#### Task instructions
Collect each line of the entries that holds the string "Then".

#### Task inputs
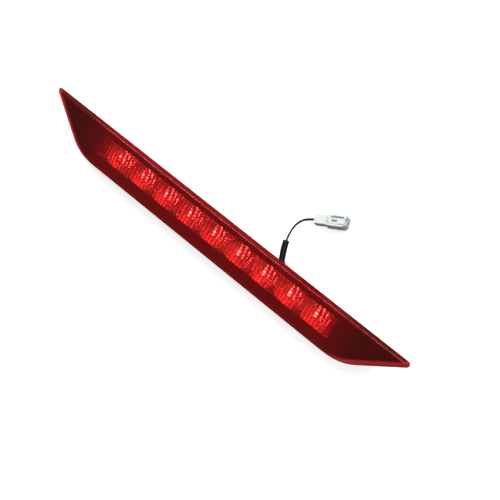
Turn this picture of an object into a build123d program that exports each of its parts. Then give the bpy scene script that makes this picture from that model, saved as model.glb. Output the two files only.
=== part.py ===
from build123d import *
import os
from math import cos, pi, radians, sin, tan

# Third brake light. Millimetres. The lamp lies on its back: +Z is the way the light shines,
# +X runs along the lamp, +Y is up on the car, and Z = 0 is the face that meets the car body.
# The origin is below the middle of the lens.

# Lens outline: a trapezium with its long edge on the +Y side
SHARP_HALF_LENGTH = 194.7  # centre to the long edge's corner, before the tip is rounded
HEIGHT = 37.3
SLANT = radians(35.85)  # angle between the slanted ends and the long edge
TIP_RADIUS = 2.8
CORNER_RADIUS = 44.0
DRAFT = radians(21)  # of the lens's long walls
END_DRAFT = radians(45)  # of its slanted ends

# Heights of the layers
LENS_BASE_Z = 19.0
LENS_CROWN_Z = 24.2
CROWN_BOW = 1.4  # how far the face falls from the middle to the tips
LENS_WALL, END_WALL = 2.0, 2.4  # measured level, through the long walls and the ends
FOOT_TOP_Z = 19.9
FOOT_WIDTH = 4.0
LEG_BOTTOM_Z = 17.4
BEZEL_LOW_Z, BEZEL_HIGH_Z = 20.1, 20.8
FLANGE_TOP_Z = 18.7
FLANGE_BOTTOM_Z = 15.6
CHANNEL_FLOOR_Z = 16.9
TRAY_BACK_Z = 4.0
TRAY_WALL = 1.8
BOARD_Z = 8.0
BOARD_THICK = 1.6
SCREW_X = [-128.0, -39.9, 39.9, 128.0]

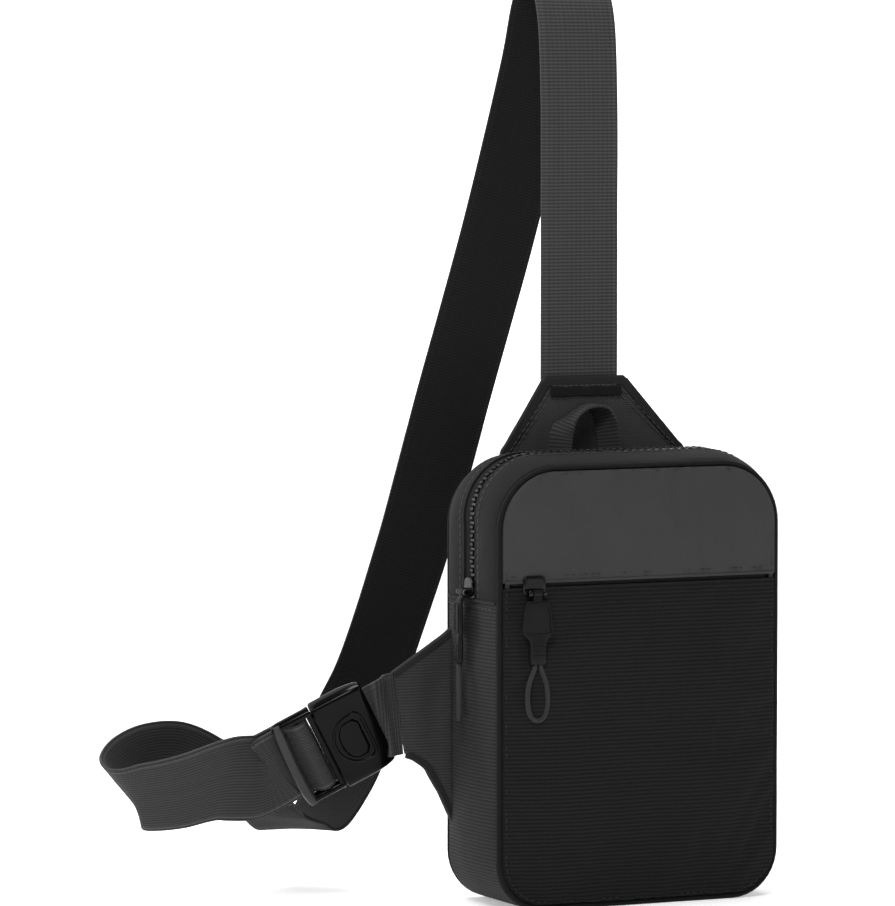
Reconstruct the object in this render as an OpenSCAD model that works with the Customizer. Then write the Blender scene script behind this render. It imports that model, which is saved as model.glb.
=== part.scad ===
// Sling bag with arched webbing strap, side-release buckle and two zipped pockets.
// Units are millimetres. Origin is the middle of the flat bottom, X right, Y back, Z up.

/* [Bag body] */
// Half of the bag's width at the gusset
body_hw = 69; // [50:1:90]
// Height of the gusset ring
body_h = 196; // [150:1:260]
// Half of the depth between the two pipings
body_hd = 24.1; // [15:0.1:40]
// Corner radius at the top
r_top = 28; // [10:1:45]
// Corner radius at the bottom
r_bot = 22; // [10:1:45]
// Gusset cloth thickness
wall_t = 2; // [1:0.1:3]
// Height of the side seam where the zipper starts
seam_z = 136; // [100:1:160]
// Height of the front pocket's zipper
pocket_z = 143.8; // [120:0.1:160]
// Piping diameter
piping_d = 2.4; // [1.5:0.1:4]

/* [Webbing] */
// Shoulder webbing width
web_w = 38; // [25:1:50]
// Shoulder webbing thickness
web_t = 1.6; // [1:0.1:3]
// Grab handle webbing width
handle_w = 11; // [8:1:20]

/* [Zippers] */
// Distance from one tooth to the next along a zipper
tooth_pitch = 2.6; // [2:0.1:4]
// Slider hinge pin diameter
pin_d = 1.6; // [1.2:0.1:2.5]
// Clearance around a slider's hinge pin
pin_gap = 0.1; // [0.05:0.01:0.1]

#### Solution
Turn this picture of an object into a build123d program that exports each of its parts. Then give the bpy scene script that makes this picture from that model, saved as model.glb. Output the two files only.
Reconstruct the object in this render as an OpenSCAD model that works with the Customizer. Then write the Blender scene script behind this render. It imports that model, which is saved as model.glb.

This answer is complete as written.